--- start Information provided ---
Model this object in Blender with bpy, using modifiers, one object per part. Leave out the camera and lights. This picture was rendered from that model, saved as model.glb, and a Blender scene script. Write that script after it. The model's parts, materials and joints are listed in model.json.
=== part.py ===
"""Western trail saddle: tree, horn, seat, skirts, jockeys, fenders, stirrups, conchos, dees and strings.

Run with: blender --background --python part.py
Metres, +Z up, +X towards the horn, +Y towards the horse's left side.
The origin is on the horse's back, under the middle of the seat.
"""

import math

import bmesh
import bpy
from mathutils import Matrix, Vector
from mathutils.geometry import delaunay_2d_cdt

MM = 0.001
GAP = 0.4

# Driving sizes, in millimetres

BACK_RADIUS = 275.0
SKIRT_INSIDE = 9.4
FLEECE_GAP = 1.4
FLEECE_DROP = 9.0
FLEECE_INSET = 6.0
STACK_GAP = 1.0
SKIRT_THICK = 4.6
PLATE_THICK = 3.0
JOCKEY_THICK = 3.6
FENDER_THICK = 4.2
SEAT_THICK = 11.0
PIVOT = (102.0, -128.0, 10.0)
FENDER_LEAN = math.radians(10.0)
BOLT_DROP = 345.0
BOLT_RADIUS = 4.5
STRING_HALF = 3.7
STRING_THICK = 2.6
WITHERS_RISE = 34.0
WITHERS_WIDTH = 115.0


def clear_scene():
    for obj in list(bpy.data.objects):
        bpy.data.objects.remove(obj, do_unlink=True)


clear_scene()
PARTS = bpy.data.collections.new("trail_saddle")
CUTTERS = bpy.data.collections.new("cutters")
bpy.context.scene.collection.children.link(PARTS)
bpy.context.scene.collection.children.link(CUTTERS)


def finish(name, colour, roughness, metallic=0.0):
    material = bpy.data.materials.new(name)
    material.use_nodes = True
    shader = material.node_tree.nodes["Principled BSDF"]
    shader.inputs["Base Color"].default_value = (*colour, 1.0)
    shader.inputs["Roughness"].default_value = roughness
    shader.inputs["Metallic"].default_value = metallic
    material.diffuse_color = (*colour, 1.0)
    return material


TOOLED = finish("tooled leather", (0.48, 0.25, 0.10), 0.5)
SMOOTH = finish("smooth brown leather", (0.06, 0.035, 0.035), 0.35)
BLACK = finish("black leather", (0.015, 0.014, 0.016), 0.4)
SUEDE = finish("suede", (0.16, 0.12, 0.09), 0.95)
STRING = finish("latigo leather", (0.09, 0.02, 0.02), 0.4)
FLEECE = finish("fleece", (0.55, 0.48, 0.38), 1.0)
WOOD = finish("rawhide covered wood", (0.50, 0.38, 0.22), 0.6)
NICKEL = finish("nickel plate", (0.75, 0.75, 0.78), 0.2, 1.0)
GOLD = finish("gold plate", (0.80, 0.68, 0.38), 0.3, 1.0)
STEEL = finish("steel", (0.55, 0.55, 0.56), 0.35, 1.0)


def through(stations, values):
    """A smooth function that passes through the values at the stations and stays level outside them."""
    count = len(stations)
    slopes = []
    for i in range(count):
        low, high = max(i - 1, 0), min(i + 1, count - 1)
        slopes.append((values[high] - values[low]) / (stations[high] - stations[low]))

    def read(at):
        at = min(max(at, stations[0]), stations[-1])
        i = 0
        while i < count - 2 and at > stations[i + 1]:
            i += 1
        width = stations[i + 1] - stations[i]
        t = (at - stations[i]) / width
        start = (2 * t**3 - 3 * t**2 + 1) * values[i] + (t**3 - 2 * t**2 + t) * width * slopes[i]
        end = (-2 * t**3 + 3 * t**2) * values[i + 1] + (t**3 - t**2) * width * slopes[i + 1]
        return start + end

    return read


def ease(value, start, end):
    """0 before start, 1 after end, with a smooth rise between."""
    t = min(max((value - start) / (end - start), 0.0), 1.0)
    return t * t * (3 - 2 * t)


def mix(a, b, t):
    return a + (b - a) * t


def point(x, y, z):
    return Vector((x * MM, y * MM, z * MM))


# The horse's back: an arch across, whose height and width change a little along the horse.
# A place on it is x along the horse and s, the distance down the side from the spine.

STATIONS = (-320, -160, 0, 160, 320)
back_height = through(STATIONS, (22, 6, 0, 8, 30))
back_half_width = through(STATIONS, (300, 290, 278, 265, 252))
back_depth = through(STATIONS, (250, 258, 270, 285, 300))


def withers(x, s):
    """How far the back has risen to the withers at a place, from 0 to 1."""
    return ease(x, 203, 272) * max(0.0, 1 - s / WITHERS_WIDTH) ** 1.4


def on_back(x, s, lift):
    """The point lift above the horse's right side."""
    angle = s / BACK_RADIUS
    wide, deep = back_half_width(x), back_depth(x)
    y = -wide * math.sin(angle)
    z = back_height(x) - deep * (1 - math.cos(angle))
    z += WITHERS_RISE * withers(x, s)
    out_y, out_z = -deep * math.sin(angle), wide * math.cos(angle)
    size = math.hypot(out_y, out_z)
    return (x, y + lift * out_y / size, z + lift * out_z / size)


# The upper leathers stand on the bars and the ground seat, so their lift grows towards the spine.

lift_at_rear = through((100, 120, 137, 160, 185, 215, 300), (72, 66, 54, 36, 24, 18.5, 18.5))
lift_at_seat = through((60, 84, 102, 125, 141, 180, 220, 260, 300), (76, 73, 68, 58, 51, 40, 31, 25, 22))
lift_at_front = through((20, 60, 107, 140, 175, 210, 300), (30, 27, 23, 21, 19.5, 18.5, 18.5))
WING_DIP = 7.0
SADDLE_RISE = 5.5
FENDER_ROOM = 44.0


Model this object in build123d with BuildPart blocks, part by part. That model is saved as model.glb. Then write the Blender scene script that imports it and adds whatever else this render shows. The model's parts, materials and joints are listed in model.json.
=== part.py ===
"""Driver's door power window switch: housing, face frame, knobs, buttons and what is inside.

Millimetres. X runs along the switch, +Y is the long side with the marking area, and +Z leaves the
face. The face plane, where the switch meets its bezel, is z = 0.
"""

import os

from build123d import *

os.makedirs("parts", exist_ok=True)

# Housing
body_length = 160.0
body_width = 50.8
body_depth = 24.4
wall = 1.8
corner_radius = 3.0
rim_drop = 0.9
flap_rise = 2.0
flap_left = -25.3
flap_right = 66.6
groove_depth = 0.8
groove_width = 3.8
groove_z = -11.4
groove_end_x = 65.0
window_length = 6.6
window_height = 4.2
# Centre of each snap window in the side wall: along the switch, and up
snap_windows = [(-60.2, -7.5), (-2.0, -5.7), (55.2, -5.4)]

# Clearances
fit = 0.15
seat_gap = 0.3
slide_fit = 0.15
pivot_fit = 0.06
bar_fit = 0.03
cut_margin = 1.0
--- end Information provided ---
*Direction:*
Reproduce each record exactly as it appears.

*Result:*
Model this object in Blender with bpy, using modifiers, one object per part. Leave out the camera and lights. This picture was rendered from that model, saved as model.glb, and a Blender scene script. Write that script after it. The model's parts, materials and joints are listed in model.json.
=== part.py ===
"""Western trail saddle: tree, horn, seat, skirts, jockeys, fenders, stirrups, conchos, dees and strings.

Run with: blender --background --python part.py
Metres, +Z up, +X towards the horn, +Y towards the horse's left side.
The origin is on the horse's back, under the middle of the seat.
"""

import math

import bmesh
import bpy
from mathutils import Matrix, Vector
from mathutils.geometry import delaunay_2d_cdt

MM = 0.001
GAP = 0.4

# Driving sizes, in millimetres

BACK_RADIUS = 275.0
SKIRT_INSIDE = 9.4
FLEECE_GAP = 1.4
FLEECE_DROP = 9.0
FLEECE_INSET = 6.0
STACK_GAP = 1.0
SKIRT_THICK = 4.6
PLATE_THICK = 3.0
JOCKEY_THICK = 3.6
FENDER_THICK = 4.2
SEAT_THICK = 11.0
PIVOT = (102.0, -128.0, 10.0)
FENDER_LEAN = math.radians(10.0)
BOLT_DROP = 345.0
BOLT_RADIUS = 4.5
STRING_HALF = 3.7
STRING_THICK = 2.6
WITHERS_RISE = 34.0
WITHERS_WIDTH = 115.0


def clear_scene():
    for obj in list(bpy.data.objects):
        bpy.data.objects.remove(obj, do_unlink=True)


clear_scene()
PARTS = bpy.data.collections.new("trail_saddle")
CUTTERS = bpy.data.collections.new("cutters")
bpy.context.scene.collection.children.link(PARTS)
bpy.context.scene.collection.children.link(CUTTERS)


def finish(name, colour, roughness, metallic=0.0):
    material = bpy.data.materials.new(name)
    material.use_nodes = True
    shader = material.node_tree.nodes["Principled BSDF"]
    shader.inputs["Base Color"].default_value = (*colour, 1.0)
    shader.inputs["Roughness"].default_value = roughness
    shader.inputs["Metallic"].default_value = metallic
    material.diffuse_color = (*colour, 1.0)
    return material


TOOLED = finish("tooled leather", (0.48, 0.25, 0.10), 0.5)
SMOOTH = finish("smooth brown leather", (0.06, 0.035, 0.035), 0.35)
BLACK = finish("black leather", (0.015, 0.014, 0.016), 0.4)
SUEDE = finish("suede", (0.16, 0.12, 0.09), 0.95)
STRING = finish("latigo leather", (0.09, 0.02, 0.02), 0.4)
FLEECE = finish("fleece", (0.55, 0.48, 0.38), 1.0)
WOOD = finish("rawhide covered wood", (0.50, 0.38, 0.22), 0.6)
NICKEL = finish("nickel plate", (0.75, 0.75, 0.78), 0.2, 1.0)
GOLD = finish("gold plate", (0.80, 0.68, 0.38), 0.3, 1.0)
STEEL = finish("steel", (0.55, 0.55, 0.56), 0.35, 1.0)


def through(stations, values):
    """A smooth function that passes through the values at the stations and stays level outside them."""
    count = len(stations)
    slopes = []
    for i in range(count):
        low, high = max(i - 1, 0), min(i + 1, count - 1)
        slopes.append((values[high] - values[low]) / (stations[high] - stations[low]))

    def read(at):
        at = min(max(at, stations[0]), stations[-1])
        i = 0
        while i < count - 2 and at > stations[i + 1]:
            i += 1
        width = stations[i + 1] - stations[i]
        t = (at - stations[i]) / width
        start = (2 * t**3 - 3 * t**2 + 1) * values[i] + (t**3 - 2 * t**2 + t) * width * slopes[i]
        end = (-2 * t**3 + 3 * t**2) * values[i + 1] + (t**3 - t**2) * width * slopes[i + 1]
        return start + end

    return read


def ease(value, start, end):
    """0 before start, 1 after end, with a smooth rise between."""
    t = min(max((value - start) / (end - start), 0.0), 1.0)
    return t * t * (3 - 2 * t)


def mix(a, b, t):
    return a + (b - a) * t


def point(x, y, z):
    return Vector((x * MM, y * MM, z * MM))


# The horse's back: an arch across, whose height and width change a little along the horse.
# A place on it is x along the horse and s, the distance down the side from the spine.

STATIONS = (-320, -160, 0, 160, 320)
back_height = through(STATIONS, (22, 6, 0, 8, 30))
back_half_width = through(STATIONS, (300, 290, 278, 265, 252))
back_depth = through(STATIONS, (250, 258, 270, 285, 300))


def withers(x, s):
    """How far the back has risen to the withers at a place, from 0 to 1."""
    return ease(x, 203, 272) * max(0.0, 1 - s / WITHERS_WIDTH) ** 1.4


def on_back(x, s, lift):
    """The point lift above the horse's right side."""
    angle = s / BACK_RADIUS
    wide, deep = back_half_width(x), back_depth(x)
    y = -wide * math.sin(angle)
    z = back_height(x) - deep * (1 - math.cos(angle))
    z += WITHERS_RISE * withers(x, s)
    out_y, out_z = -deep * math.sin(angle), wide * math.cos(angle)
    size = math.hypot(out_y, out_z)
    return (x, y + lift * out_y / size, z + lift * out_z / size)


# The upper leathers stand on the bars and the ground seat, so their lift grows towards the spine.

lift_at_rear = through((100, 120, 137, 160, 185, 215, 300), (72, 66, 54, 36, 24, 18.5, 18.5))
lift_at_seat = through((60, 84, 102, 125, 141, 180, 220, 260, 300), (76, 73, 68, 58, 51, 40, 31, 25, 22))
lift_at_front = through((20, 60, 107, 140, 175, 210, 300), (30, 27, 23, 21, 19.5, 18.5, 18.5))
WING_DIP = 7.0
SADDLE_RISE = 5.5
FENDER_ROOM = 44.0


Model this object in build123d with BuildPart blocks, part by part. That model is saved as model.glb. Then write the Blender scene script that imports it and adds whatever else this render shows. The model's parts, materials and joints are listed in model.json.
=== part.py ===
"""Driver's door power window switch: housing, face frame, knobs, buttons and what is inside.

Millimetres. X runs along the switch, +Y is the long side with the marking area, and +Z leaves the
face. The face plane, where the switch meets its bezel, is z = 0.
"""

import os

from build123d import *

os.makedirs("parts", exist_ok=True)

# Housing
body_length = 160.0
body_width = 50.8
body_depth = 24.4
wall = 1.8
corner_radius = 3.0
rim_drop = 0.9
flap_rise = 2.0
flap_left = -25.3
flap_right = 66.6
groove_depth = 0.8
groove_width = 3.8
groove_z = -11.4
groove_end_x = 65.0
window_length = 6.6
window_height = 4.2
# Centre of each snap window in the side wall: along the switch, and up
snap_windows = [(-60.2, -7.5), (-2.0, -5.7), (55.2, -5.4)]

# Clearances
fit = 0.15
seat_gap = 0.3
slide_fit = 0.15
pivot_fit = 0.06
bar_fit = 0.03
cut_margin = 1.0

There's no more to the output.